Quote, please, the line with "STRAP_W * 0.9, STRAP_T)", the line with "# pieces their", and every line between them, exactly and with nothing else.

·····

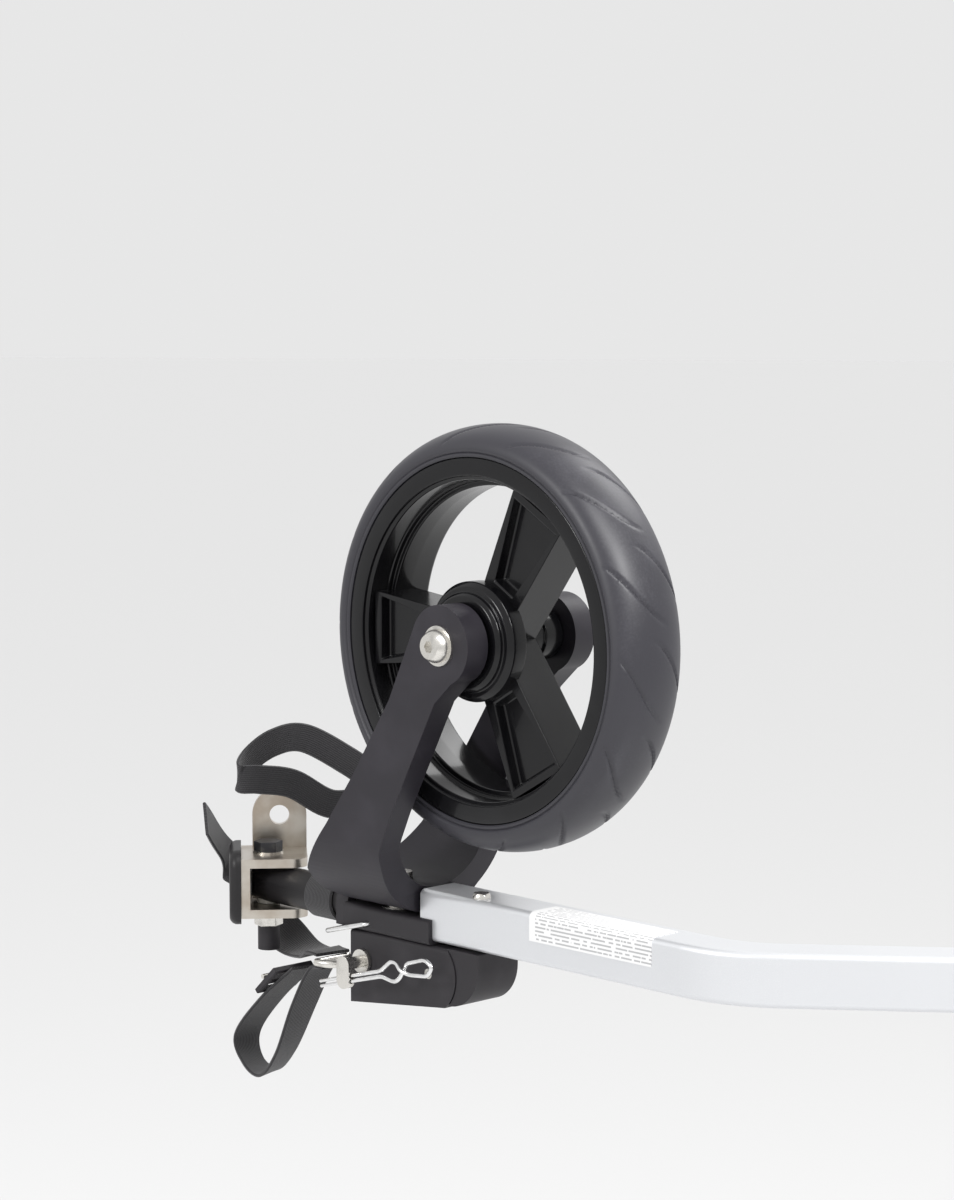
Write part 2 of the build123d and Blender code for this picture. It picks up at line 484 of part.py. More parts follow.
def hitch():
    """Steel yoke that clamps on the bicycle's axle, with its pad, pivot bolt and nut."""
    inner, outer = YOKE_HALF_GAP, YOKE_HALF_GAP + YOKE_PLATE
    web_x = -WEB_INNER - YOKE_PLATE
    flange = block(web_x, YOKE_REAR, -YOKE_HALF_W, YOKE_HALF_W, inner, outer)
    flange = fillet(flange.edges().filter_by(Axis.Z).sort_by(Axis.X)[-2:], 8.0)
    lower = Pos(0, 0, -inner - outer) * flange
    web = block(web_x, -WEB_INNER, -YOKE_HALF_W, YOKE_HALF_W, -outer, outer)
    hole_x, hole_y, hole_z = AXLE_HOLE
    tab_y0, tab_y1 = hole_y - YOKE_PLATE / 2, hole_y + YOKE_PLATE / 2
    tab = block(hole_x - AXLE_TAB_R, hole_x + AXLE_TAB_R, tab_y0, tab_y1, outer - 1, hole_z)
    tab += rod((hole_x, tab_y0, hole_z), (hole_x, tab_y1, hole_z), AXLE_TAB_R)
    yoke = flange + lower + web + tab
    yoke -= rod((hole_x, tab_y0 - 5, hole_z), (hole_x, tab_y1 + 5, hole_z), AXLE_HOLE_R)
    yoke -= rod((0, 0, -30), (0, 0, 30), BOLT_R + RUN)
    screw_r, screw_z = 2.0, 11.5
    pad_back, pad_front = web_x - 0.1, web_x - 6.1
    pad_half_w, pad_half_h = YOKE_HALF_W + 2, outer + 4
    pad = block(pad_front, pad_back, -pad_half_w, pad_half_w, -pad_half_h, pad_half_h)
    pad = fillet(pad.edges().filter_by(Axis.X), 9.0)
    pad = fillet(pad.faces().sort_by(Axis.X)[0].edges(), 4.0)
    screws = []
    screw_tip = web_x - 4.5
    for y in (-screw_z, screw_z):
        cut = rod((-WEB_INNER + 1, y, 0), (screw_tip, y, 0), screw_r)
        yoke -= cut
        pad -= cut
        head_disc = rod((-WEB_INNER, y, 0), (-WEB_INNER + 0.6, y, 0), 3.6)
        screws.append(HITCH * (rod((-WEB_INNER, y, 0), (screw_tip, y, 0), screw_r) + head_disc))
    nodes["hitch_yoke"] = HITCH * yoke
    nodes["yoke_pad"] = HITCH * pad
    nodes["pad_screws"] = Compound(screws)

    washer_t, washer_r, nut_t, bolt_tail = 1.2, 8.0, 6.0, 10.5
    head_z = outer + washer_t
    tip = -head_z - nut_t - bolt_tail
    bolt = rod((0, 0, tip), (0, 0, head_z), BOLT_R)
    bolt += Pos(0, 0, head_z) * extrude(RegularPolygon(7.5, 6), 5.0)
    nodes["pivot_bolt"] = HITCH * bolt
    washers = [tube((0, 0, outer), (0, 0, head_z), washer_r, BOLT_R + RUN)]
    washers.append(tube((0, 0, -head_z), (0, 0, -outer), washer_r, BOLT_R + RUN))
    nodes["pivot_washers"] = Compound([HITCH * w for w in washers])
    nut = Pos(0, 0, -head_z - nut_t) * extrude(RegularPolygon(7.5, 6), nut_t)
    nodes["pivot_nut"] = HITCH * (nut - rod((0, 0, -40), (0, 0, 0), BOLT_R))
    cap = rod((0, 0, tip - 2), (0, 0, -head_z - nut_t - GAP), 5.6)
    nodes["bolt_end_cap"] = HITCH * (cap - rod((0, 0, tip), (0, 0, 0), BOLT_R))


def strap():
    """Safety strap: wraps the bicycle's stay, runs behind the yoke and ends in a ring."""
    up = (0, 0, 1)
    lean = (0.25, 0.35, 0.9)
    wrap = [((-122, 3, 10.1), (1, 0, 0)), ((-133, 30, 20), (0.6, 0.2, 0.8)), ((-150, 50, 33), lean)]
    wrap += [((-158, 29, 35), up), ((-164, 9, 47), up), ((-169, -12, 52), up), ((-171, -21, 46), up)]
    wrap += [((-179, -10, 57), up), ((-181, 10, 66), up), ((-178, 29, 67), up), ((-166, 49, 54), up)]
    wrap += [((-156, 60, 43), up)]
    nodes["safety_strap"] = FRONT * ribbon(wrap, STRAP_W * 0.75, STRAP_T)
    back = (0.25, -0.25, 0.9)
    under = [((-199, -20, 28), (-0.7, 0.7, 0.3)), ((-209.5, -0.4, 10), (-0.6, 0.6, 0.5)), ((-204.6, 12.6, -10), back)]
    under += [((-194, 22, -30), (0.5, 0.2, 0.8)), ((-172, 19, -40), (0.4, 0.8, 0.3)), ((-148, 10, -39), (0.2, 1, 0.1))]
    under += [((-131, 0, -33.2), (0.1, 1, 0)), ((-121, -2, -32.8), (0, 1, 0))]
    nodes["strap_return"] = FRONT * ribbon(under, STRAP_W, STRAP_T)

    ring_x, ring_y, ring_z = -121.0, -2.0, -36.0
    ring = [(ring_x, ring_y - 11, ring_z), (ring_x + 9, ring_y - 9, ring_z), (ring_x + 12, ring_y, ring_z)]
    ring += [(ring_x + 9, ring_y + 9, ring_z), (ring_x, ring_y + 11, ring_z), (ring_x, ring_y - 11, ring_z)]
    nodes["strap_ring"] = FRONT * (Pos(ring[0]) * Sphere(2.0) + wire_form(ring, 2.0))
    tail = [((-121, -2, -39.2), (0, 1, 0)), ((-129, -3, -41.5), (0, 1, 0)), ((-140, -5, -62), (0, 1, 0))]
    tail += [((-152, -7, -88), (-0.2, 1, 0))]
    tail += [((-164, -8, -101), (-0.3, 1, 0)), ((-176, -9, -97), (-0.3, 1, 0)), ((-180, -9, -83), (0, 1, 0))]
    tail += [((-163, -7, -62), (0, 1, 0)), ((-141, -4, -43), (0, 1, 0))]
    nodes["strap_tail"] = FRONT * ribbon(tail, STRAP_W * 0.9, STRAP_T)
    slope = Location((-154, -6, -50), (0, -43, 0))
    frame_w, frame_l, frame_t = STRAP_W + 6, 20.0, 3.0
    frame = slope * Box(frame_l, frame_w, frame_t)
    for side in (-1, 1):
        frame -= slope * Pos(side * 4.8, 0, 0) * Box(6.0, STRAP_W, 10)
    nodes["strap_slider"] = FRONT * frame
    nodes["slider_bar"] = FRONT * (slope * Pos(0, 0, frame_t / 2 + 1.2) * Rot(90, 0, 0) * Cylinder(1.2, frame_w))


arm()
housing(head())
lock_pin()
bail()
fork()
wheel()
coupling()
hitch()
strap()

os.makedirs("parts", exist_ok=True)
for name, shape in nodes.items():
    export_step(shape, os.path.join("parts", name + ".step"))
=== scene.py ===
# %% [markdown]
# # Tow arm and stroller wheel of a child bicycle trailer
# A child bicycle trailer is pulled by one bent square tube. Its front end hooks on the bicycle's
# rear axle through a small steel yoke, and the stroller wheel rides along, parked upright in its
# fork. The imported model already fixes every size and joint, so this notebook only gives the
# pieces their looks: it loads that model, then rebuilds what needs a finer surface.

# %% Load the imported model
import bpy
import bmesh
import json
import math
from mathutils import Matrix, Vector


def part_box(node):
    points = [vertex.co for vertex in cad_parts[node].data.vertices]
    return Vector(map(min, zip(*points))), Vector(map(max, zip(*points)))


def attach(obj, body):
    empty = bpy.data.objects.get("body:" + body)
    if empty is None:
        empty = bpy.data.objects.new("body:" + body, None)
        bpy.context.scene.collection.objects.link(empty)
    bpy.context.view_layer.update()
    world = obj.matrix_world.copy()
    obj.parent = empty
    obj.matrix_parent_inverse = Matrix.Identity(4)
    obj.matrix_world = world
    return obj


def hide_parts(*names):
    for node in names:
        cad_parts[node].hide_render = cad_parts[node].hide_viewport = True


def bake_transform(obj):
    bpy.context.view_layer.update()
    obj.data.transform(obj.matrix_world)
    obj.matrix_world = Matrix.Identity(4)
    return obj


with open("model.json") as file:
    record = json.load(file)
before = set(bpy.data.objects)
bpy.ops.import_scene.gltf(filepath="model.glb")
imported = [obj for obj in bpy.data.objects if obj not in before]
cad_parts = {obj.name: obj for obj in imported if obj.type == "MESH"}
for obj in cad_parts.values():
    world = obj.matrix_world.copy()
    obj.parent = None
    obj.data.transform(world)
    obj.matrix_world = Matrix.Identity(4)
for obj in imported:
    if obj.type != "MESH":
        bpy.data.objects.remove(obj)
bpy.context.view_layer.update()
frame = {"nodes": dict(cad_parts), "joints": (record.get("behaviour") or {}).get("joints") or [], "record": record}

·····

» TASK RESPONSE:
    nodes["strap_tail"] = FRONT * ribbon(tail, STRAP_W * 0.9, STRAP_T)
    slope = Location((-154, -6, -50), (0, -43, 0))
    frame_w, frame_l, frame_t = STRAP_W + 6, 20.0, 3.0
    frame = slope * Box(frame_l, frame_w, frame_t)
    for side in (-1, 1):
        frame -= slope * Pos(side * 4.8, 0, 0) * Box(6.0, STRAP_W, 10)
    nodes["strap_slider"] = FRONT * frame
    nodes["slider_bar"] = FRONT * (slope * Pos(0, 0, frame_t / 2 + 1.2) * Rot(90, 0, 0) * Cylinder(1.2, frame_w))


arm()
housing(head())
lock_pin()
bail()
fork()
wheel()
coupling()
hitch()
strap()

os.makedirs("parts", exist_ok=True)
for name, shape in nodes.items():
    export_step(shape, os.path.join("parts", name + ".step"))
=== scene.py ===
# %% [markdown]
# # Tow arm and stroller wheel of a child bicycle trailer
# A child bicycle trailer is pulled by one bent square tube. Its front end hooks on the bicycle's
# rear axle through a small steel yoke, and the stroller wheel rides along, parked upright in its
# fork. The imported model already fixes every size and joint, so this notebook only gives the
# pieces their looks: it loads that model, then rebuilds what needs a finer surface.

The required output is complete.